There have been “key successes” she says, including on the rights of women, but there are still “fundamental issues around the state of the nation, the role of sharia in the law, and we are quite a long way from agreement on that between parties.”

On sectarianism in the region, especially with conflicts with the Sunni-related Salafis and the Shia-related Houthis, with funding from Iran, she says one “has to get a balance on whether this is true sectarianism, versus tribalism, versus people just wanting power. Is sectarianism a cover, an excuse, or a reality? It certainly is an issue, and more than it was a decade ago. An agreement needs strong political leadership, and it has been hamstrung a bit by some of the political elites.”

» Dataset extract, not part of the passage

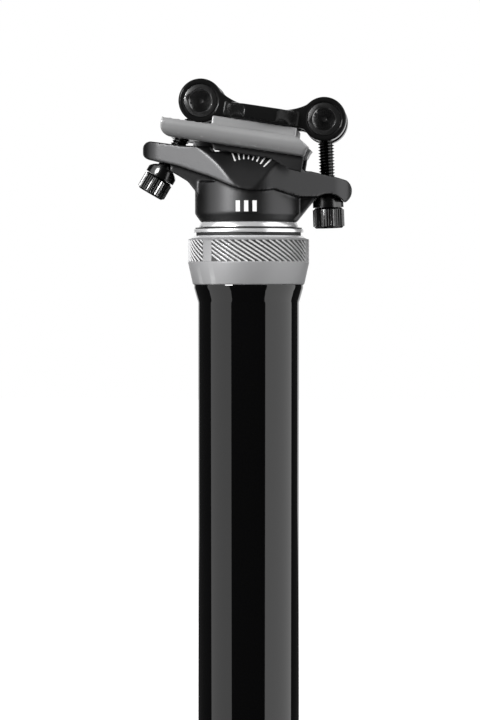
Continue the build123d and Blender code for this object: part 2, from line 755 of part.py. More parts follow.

In a patriarchal society like Yemen, Marriott has come across some obstacles because of her sex, she says, but female ambassadors are a kind-of “third gender,”, not a Yemeni woman or a Western man. And it grants her the luxury of being able to sit in the kitchen, and fuss over the kids and grandmothers, and then saunter into to the next room to speak high politics with a tribal sheikh.

“I know who is married to who, which my male colleagues say is ‘such a girl thing,’” she laughs. But it is essential she says, to get a handle on power dynamics.

She is one of very few women working for the FCO in such perilous locations- the only female British ambassador in the Middle East and North Africa. "There are a few of us in Yemen though: EU and German Ambassadors are both female, as is the US Charge d’Affaires," she adds.

She cannot have her boyfriend live with her in Yemen, because of the risks, and says she knows that will discourage women with families. “Posts in a nice European city might have 20 applicants, and just one for a more difficult region. You are asking one partner to give up their career and move to a different country.”

“This isn't Paris,” she jokes. “But you're less likely to get mugged here.”